======== GIVEN MATERIAL ========
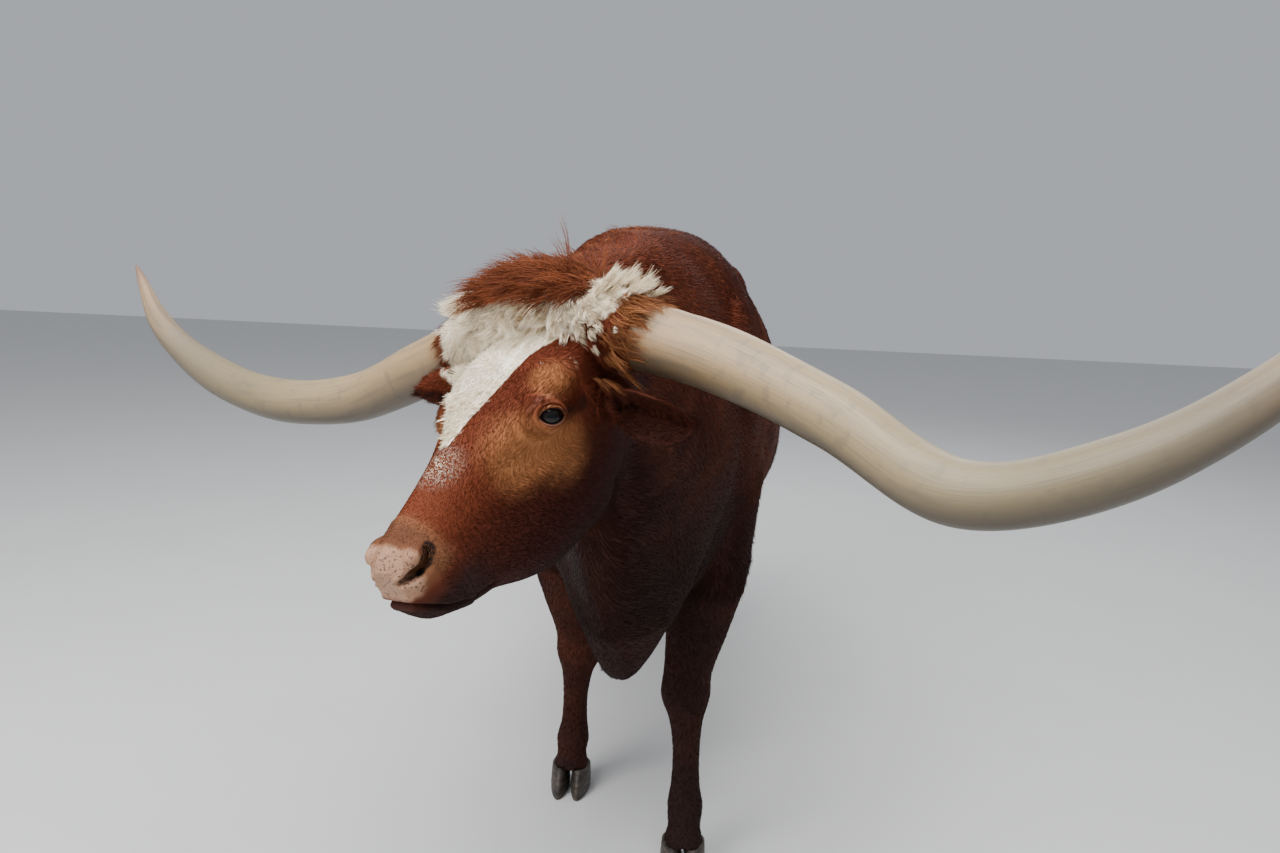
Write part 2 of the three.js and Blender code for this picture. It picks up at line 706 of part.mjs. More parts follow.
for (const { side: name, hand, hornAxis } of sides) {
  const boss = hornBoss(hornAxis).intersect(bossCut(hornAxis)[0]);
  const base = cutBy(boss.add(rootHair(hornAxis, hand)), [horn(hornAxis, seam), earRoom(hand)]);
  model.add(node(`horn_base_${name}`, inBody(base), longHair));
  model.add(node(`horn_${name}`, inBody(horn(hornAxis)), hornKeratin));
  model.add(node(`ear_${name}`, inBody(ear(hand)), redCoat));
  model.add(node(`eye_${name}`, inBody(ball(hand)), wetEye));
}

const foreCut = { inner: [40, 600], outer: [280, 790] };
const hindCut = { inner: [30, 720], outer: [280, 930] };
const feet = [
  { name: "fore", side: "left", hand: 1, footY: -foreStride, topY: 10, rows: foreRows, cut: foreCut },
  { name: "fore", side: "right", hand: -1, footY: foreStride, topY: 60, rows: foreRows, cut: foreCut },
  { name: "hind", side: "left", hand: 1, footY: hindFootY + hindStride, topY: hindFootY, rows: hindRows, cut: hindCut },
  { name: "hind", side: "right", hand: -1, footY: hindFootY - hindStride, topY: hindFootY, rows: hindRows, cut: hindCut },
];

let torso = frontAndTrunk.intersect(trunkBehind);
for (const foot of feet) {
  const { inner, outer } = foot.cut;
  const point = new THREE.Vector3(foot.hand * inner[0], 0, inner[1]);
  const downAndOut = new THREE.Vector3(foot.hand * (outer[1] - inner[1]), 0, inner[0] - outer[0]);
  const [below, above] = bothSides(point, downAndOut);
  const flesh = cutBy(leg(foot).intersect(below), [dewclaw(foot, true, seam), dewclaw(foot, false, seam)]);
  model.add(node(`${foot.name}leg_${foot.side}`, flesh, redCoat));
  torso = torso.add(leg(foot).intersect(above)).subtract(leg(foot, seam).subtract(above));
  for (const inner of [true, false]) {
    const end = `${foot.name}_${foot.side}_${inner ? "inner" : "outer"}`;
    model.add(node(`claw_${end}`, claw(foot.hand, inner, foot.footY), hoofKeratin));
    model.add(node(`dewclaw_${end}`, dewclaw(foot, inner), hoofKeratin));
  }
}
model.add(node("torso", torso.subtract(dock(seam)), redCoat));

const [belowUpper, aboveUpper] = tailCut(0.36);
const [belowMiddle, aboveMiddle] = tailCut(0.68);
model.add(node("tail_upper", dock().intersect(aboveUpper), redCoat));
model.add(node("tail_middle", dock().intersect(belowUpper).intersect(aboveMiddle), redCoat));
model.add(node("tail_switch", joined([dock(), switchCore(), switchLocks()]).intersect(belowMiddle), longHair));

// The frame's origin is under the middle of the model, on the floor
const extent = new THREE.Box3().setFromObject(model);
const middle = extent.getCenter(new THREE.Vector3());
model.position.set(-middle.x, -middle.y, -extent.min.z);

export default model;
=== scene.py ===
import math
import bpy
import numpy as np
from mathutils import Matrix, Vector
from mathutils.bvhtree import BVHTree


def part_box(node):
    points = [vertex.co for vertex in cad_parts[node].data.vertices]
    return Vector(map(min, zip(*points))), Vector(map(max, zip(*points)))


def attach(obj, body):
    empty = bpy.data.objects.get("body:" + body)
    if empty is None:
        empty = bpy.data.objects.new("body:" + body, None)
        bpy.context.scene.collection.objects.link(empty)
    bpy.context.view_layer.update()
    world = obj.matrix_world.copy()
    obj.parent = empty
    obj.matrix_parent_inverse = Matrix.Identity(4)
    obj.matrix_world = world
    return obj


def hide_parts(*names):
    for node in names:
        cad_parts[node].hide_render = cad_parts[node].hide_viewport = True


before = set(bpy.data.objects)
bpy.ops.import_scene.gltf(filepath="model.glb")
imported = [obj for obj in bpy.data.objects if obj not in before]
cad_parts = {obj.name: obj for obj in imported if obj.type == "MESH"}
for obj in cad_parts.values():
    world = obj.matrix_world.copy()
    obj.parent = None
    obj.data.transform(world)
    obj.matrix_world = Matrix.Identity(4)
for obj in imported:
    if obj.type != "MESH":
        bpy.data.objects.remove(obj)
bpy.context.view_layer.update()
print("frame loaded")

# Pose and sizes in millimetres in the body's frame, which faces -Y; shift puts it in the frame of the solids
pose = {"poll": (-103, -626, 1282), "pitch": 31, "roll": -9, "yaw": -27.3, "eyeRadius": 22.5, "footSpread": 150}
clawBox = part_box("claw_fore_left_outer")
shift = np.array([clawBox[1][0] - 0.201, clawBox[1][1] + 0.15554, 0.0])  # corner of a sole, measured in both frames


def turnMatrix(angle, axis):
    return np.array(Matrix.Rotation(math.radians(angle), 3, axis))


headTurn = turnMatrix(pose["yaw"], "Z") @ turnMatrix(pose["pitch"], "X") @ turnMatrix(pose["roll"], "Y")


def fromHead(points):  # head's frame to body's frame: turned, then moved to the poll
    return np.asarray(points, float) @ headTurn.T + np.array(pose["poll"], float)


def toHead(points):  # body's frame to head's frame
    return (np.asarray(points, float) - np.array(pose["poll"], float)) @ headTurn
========
*WHAT YOU SHOULD DO*: Output nothing except the lines from the line with "on the floor" through the line with "points = [vertex.co", copied exactly, end lines included.

*CORRECT ANSWER*:
// The frame's origin is under the middle of the model, on the floor
const extent = new THREE.Box3().setFromObject(model);
const middle = extent.getCenter(new THREE.Vector3());
model.position.set(-middle.x, -middle.y, -extent.min.z);

export default model;
=== scene.py ===
import math
import bpy
import numpy as np
from mathutils import Matrix, Vector
from mathutils.bvhtree import BVHTree


def part_box(node):
    points = [vertex.co for vertex in cad_parts[node].data.vertices]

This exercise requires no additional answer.